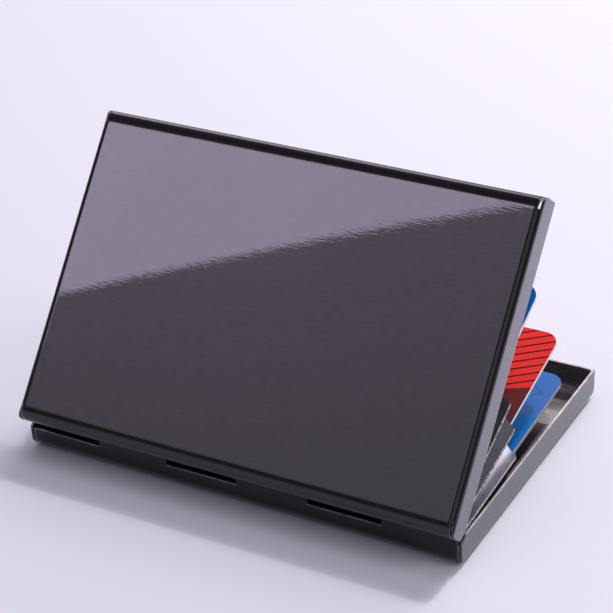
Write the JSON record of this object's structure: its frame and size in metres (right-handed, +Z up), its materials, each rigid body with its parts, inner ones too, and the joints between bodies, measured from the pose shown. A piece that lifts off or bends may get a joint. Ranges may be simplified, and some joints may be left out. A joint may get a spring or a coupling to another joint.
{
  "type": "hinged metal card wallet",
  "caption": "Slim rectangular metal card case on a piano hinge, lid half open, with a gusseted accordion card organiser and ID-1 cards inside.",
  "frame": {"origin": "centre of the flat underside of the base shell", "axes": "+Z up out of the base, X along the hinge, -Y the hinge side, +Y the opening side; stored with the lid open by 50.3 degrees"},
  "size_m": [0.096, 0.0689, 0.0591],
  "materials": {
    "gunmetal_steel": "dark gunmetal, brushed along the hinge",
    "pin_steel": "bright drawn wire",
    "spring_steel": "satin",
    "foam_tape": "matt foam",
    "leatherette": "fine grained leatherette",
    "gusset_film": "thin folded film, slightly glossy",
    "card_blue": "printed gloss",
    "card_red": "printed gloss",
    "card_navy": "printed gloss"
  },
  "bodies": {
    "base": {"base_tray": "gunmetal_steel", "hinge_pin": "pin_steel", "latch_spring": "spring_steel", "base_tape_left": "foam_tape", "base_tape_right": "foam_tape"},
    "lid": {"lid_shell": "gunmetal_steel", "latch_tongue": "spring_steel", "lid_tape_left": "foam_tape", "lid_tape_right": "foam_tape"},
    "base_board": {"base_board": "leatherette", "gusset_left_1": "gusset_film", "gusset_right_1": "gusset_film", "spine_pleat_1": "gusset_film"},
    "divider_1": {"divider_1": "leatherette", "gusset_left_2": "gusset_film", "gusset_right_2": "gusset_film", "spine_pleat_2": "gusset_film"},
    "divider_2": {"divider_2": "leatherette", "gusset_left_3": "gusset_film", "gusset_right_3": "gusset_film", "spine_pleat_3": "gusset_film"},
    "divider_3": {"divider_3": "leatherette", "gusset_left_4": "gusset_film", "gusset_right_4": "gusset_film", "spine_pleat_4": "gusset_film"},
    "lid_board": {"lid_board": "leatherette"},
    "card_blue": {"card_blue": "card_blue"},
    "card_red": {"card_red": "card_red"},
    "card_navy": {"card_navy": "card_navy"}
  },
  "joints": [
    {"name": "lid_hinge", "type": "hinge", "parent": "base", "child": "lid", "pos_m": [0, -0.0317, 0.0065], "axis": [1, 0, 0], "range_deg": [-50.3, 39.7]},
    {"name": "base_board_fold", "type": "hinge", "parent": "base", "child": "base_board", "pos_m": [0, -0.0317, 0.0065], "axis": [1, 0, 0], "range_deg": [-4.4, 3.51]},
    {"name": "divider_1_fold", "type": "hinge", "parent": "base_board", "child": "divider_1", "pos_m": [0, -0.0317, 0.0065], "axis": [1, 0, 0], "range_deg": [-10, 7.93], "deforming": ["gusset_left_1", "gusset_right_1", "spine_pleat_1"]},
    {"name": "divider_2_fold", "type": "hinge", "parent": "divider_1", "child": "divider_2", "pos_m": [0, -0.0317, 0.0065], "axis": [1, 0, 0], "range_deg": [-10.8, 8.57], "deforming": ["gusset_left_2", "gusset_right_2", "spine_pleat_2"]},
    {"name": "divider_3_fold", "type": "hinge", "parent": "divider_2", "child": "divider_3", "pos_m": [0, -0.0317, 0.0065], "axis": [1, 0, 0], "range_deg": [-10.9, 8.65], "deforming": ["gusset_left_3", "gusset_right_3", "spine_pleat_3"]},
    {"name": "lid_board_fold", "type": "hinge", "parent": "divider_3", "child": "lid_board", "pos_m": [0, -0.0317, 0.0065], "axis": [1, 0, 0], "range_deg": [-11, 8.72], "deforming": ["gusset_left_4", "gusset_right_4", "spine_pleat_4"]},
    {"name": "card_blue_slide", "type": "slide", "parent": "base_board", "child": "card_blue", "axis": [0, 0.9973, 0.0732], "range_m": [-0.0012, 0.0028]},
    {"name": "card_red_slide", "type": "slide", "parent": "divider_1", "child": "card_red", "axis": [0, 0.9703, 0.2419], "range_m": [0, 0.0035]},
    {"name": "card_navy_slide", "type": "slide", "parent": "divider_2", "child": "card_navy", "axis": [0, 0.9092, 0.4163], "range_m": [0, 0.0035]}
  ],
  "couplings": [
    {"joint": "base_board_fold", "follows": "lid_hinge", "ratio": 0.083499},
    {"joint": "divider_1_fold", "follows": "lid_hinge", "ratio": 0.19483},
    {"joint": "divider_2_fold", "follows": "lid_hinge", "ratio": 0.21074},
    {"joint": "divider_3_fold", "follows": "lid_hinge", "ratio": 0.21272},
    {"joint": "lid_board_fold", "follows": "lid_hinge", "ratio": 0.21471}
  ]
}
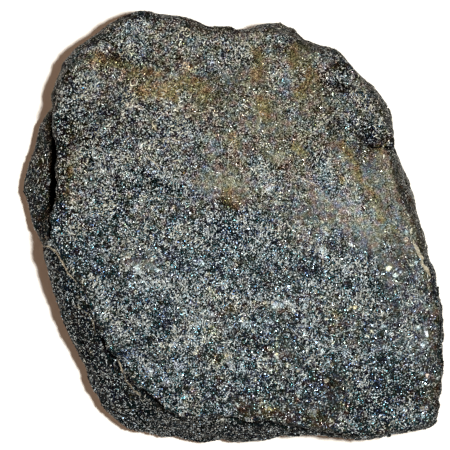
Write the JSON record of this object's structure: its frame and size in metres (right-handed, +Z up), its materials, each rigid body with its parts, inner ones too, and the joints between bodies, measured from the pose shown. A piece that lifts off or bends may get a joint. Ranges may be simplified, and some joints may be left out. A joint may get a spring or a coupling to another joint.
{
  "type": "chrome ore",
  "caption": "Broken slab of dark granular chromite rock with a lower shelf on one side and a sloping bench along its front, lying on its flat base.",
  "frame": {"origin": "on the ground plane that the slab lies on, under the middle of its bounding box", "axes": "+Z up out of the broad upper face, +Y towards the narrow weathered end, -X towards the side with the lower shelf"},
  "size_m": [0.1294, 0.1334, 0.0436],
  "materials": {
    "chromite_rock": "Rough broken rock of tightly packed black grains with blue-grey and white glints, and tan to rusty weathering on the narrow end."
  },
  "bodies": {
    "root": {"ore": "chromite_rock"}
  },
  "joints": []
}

━━━━━━

■ Written exercise
Write out all the data again, exactly as it appears.

■ Result of this task
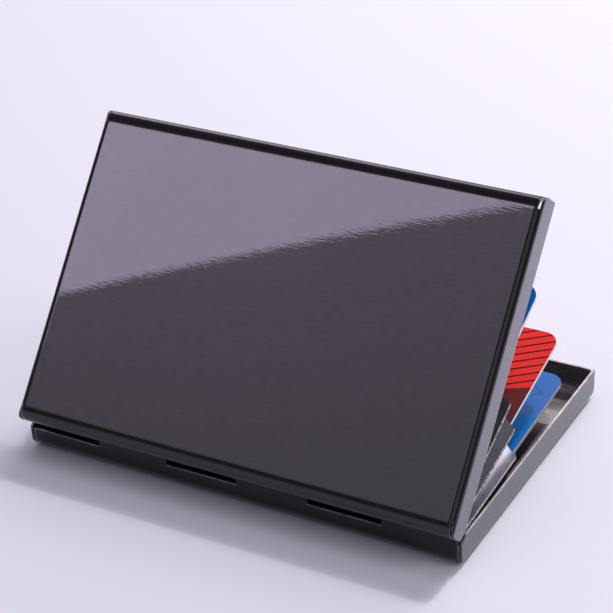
Write the JSON record of this object's structure: its frame and size in metres (right-handed, +Z up), its materials, each rigid body with its parts, inner ones too, and the joints between bodies, measured from the pose shown. A piece that lifts off or bends may get a joint. Ranges may be simplified, and some joints may be left out. A joint may get a spring or a coupling to another joint.
{
  "type": "hinged metal card wallet",
  "caption": "Slim rectangular metal card case on a piano hinge, lid half open, with a gusseted accordion card organiser and ID-1 cards inside.",
  "frame": {"origin": "centre of the flat underside of the base shell", "axes": "+Z up out of the base, X along the hinge, -Y the hinge side, +Y the opening side; stored with the lid open by 50.3 degrees"},
  "size_m": [0.096, 0.0689, 0.0591],
  "materials": {
    "gunmetal_steel": "dark gunmetal, brushed along the hinge",
    "pin_steel": "bright drawn wire",
    "spring_steel": "satin",
    "foam_tape": "matt foam",
    "leatherette": "fine grained leatherette",
    "gusset_film": "thin folded film, slightly glossy",
    "card_blue": "printed gloss",
    "card_red": "printed gloss",
    "card_navy": "printed gloss"
  },
  "bodies": {
    "base": {"base_tray": "gunmetal_steel", "hinge_pin": "pin_steel", "latch_spring": "spring_steel", "base_tape_left": "foam_tape", "base_tape_right": "foam_tape"},
    "lid": {"lid_shell": "gunmetal_steel", "latch_tongue": "spring_steel", "lid_tape_left": "foam_tape", "lid_tape_right": "foam_tape"},
    "base_board": {"base_board": "leatherette", "gusset_left_1": "gusset_film", "gusset_right_1": "gusset_film", "spine_pleat_1": "gusset_film"},
    "divider_1": {"divider_1": "leatherette", "gusset_left_2": "gusset_film", "gusset_right_2": "gusset_film", "spine_pleat_2": "gusset_film"},
    "divider_2": {"divider_2": "leatherette", "gusset_left_3": "gusset_film", "gusset_right_3": "gusset_film", "spine_pleat_3": "gusset_film"},
    "divider_3": {"divider_3": "leatherette", "gusset_left_4": "gusset_film", "gusset_right_4": "gusset_film", "spine_pleat_4": "gusset_film"},
    "lid_board": {"lid_board": "leatherette"},
    "card_blue": {"card_blue": "card_blue"},
    "card_red": {"card_red": "card_red"},
    "card_navy": {"card_navy": "card_navy"}
  },
  "joints": [
    {"name": "lid_hinge", "type": "hinge", "parent": "base", "child": "lid", "pos_m": [0, -0.0317, 0.0065], "axis": [1, 0, 0], "range_deg": [-50.3, 39.7]},
    {"name": "base_board_fold", "type": "hinge", "parent": "base", "child": "base_board", "pos_m": [0, -0.0317, 0.0065], "axis": [1, 0, 0], "range_deg": [-4.4, 3.51]},
    {"name": "divider_1_fold", "type": "hinge", "parent": "base_board", "child": "divider_1", "pos_m": [0, -0.0317, 0.0065], "axis": [1, 0, 0], "range_deg": [-10, 7.93], "deforming": ["gusset_left_1", "gusset_right_1", "spine_pleat_1"]},
    {"name": "divider_2_fold", "type": "hinge", "parent": "divider_1", "child": "divider_2", "pos_m": [0, -0.0317, 0.0065], "axis": [1, 0, 0], "range_deg": [-10.8, 8.57], "deforming": ["gusset_left_2", "gusset_right_2", "spine_pleat_2"]},
    {"name": "divider_3_fold", "type": "hinge", "parent": "divider_2", "child": "divider_3", "pos_m": [0, -0.0317, 0.0065], "axis": [1, 0, 0], "range_deg": [-10.9, 8.65], "deforming": ["gusset_left_3", "gusset_right_3", "spine_pleat_3"]},
    {"name": "lid_board_fold", "type": "hinge", "parent": "divider_3", "child": "lid_board", "pos_m": [0, -0.0317, 0.0065], "axis": [1, 0, 0], "range_deg": [-11, 8.72], "deforming": ["gusset_left_4", "gusset_right_4", "spine_pleat_4"]},
    {"name": "card_blue_slide", "type": "slide", "parent": "base_board", "child": "card_blue", "axis": [0, 0.9973, 0.0732], "range_m": [-0.0012, 0.0028]},
    {"name": "card_red_slide", "type": "slide", "parent": "divider_1", "child": "card_red", "axis": [0, 0.9703, 0.2419], "range_m": [0, 0.0035]},
    {"name": "card_navy_slide", "type": "slide", "parent": "divider_2", "child": "card_navy", "axis": [0, 0.9092, 0.4163], "range_m": [0, 0.0035]}
  ],
  "couplings": [
    {"joint": "base_board_fold", "follows": "lid_hinge", "ratio": 0.083499},
    {"joint": "divider_1_fold", "follows": "lid_hinge", "ratio": 0.19483},
    {"joint": "divider_2_fold", "follows": "lid_hinge", "ratio": 0.21074},
    {"joint": "divider_3_fold", "follows": "lid_hinge", "ratio": 0.21272},
    {"joint": "lid_board_fold", "follows": "lid_hinge", "ratio": 0.21471}
  ]
}
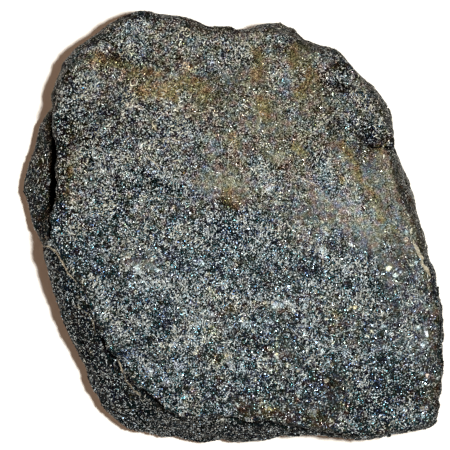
Write the JSON record of this object's structure: its frame and size in metres (right-handed, +Z up), its materials, each rigid body with its parts, inner ones too, and the joints between bodies, measured from the pose shown. A piece that lifts off or bends may get a joint. Ranges may be simplified, and some joints may be left out. A joint may get a spring or a coupling to another joint.
{
  "type": "chrome ore",
  "caption": "Broken slab of dark granular chromite rock with a lower shelf on one side and a sloping bench along its front, lying on its flat base.",
  "frame": {"origin": "on the ground plane that the slab lies on, under the middle of its bounding box", "axes": "+Z up out of the broad upper face, +Y towards the narrow weathered end, -X towards the side with the lower shelf"},
  "size_m": [0.1294, 0.1334, 0.0436],
  "materials": {
    "chromite_rock": "Rough broken rock of tightly packed black grains with blue-grey and white glints, and tan to rusty weathering on the narrow end."
  },
  "bodies": {
    "root": {"ore": "chromite_rock"}
  },
  "joints": []
}